Franciscan Chant as a Late Medieval Expression in the Liturgy

Wagner, Lavern John

Essays in Medieval Studies, vol. 5 (1988)

Abstract

When St. Francis turned his back on earthly vanities and established the Franciscan order in the first part of the 13th century, his biographers tell us he did not cease his interest in music. The Little Flowers of St. Francis recount that he went about singing, and we have the text, though not the music of several of his songs. In sending his friars out to preach he admonished them to sing God’s praises as if they were “joculatores Domini,” i.e. “minstrels of the Lord. The friars were closely associated with the composition and spread of laude spirituali simple religious songs in the vernacular that became enormously popular. While this popular aspect of the Franciscan musical contribution has been duly noted, the liturgical chants which the Franciscans developed, especially those commemorating saints of their order, have not been as thoroughly considered. It is interesting to explore some characteristics of Franciscan chant, and relate its musical style to the mainstream of medieval liturgical chant, the better known Gregorian chant.

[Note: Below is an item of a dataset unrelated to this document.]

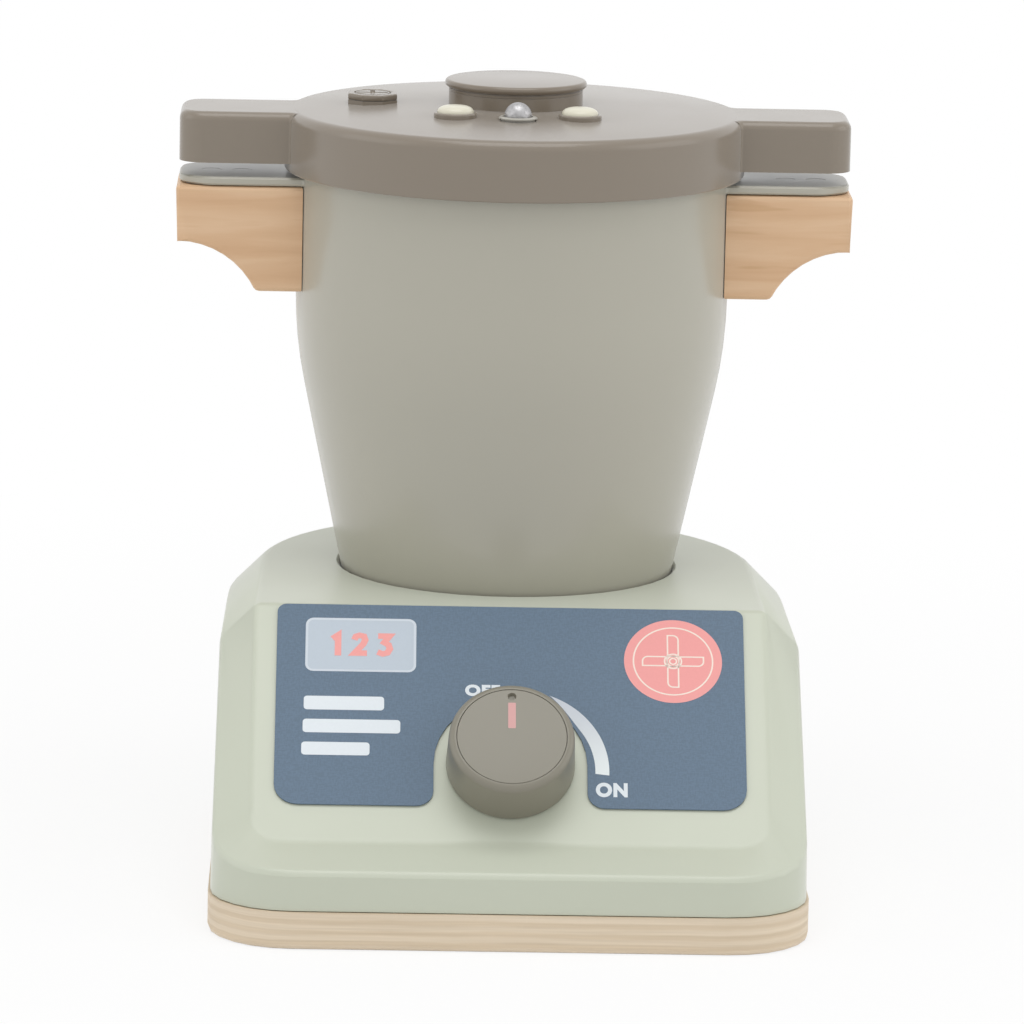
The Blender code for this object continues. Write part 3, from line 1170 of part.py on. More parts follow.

As a background to this study, it can be recalled that in the latter part of the 19th century the monks of the Benedictine monastery at Solesmes, France conducted their epochal examinations of Gregorian chant manuscripts. The manuscripts which they researched, and which have since come to be regarded as representative of the “Golden Age” of Gregorian chant, come from the 9th through 12th centuries, a period before the Franciscan order existed. The monks of Solesmes published their research in the Volumes of their Paléographie musicale.6 Only recently has there been an attempt to study chant which was developed within other religious orders, and which is unique to them. Dom David Nicholson, a Benedictine at Mount Angel Abbey, Oregon, gathered together articles on the chants of many religious orders in the Dictionary of Plainsong which he compiled in the 1960’s. His intention was to have this Volume printed; however, changes in the Roman Catholic liturgy mitigated against this, and he was only able to have fifteen sets copied and bound as a private edition. My contribution to this Dictionary of Plainsong is on chants unique to the Franciscan order, and it has given the impetus to this study.